I wish the Chancellor of the Exchequer would at any rate free from duty this methylated spirit when it is used for the purpose of lighting houses in the country areas. It may not affect people in the great towns very much, or people in many other parts, but I think it is only right that someone should say a word for the housewives in the remoter districts, particularly for the wives of agricultural labourers. I know that does not affect hon. Members opposite, but every Member of the Tory Party has close at heart all those connected with the land, particularly the agricultural labourers. It will be very hard on them if this double tax is imposed.

I am not sure that there is not another use to which this spirit is put, and that is a use of which I thoroughly disapprove and which I think is a very retrograde use. It is seldom used in this way by any Tory, but there are members of other parties who use it for drinking. I do think it is a very wrong thing to impose the same tax on this very evil form of drinking.

We are dealing now with a Clause which does not refer to drinking.

I think that it is quite wrong that the Chancellor should treat the housewife with the same severity as those persons who take that form of liquor.

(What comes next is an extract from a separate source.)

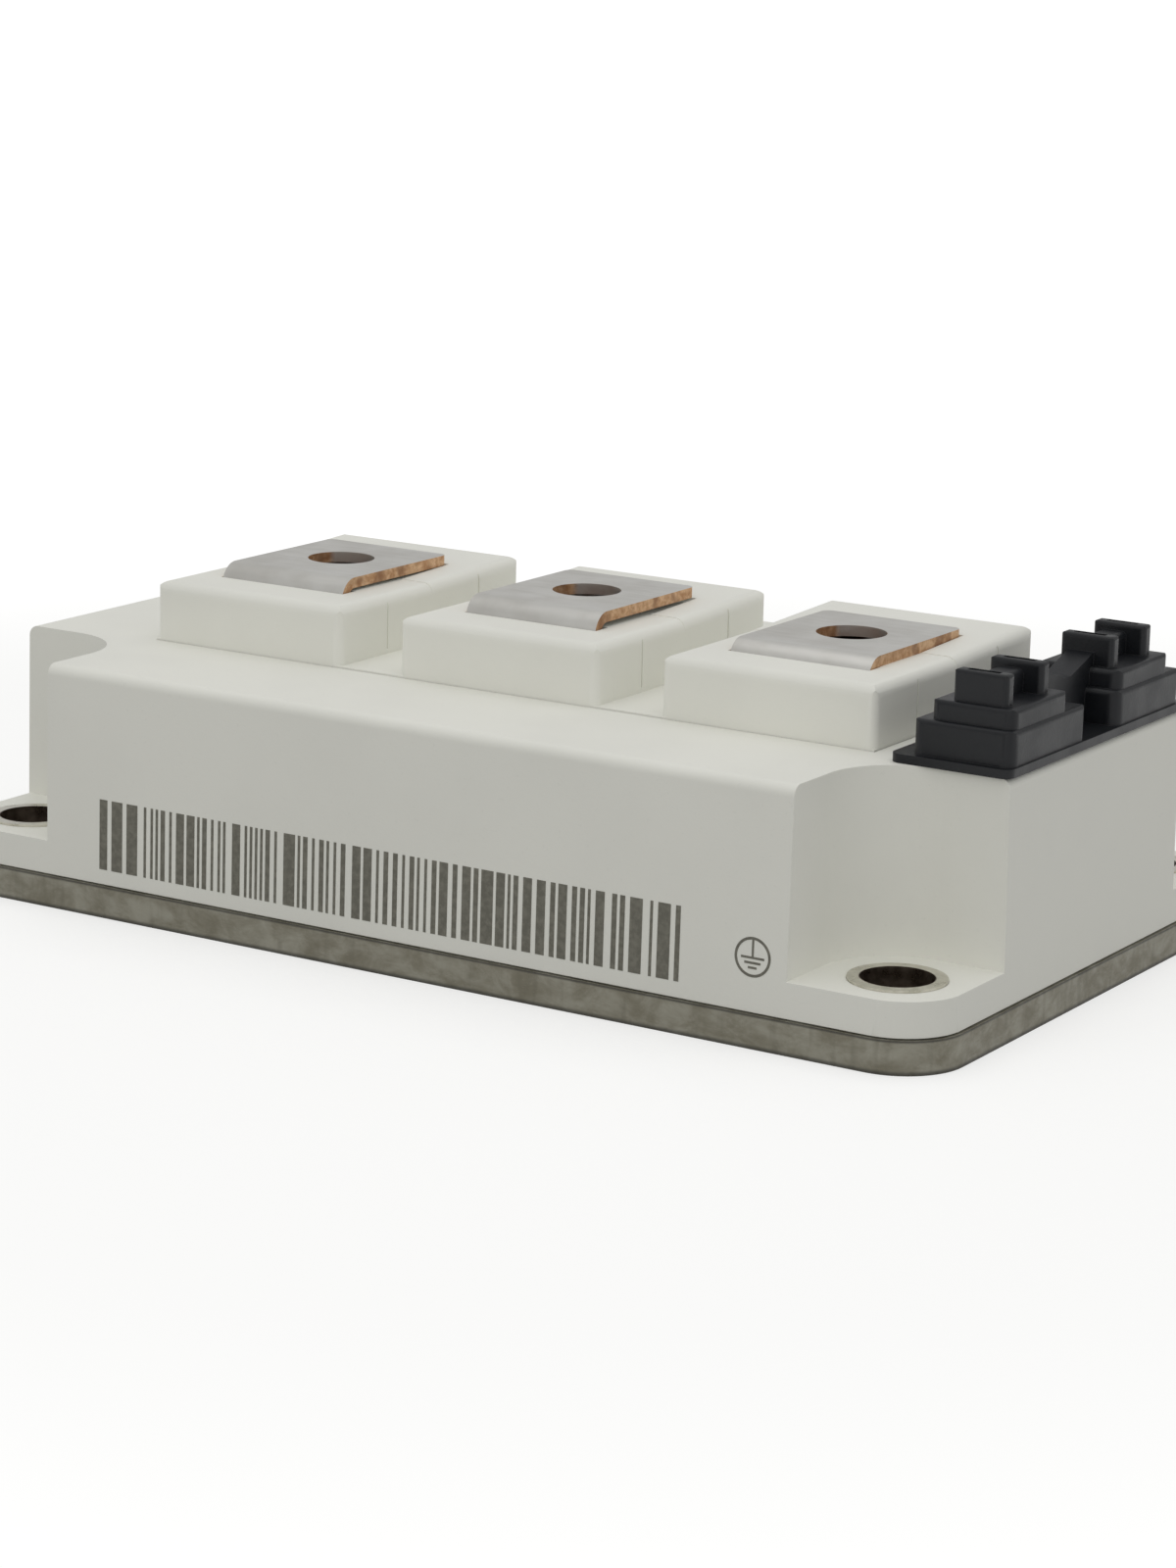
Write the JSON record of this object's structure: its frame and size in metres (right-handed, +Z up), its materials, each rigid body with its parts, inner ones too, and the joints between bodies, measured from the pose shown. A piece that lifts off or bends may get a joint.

This has no relation at all to the point. It deals with power methylated spirits, which is a different thing altogether. It is de-natured alcohol, and the most common form in which it was known in the old days was "Discol." This tax was imposed in the 1938 Budget, by a Conservative Government, and this is merely putting the same increase on that tax as is put by Clause 1 on the main tax on petrol.

It is a different liquid altogether; this does not touch that liquid at all.

Can the Chancellor explain that, in no circumstances, the liquid to which I refer is not touched by this Clause at all?

Question put, and agreed to.

Clause ordered to stand part of the Bill.

Clause 5 ordered to stand part of the Bill.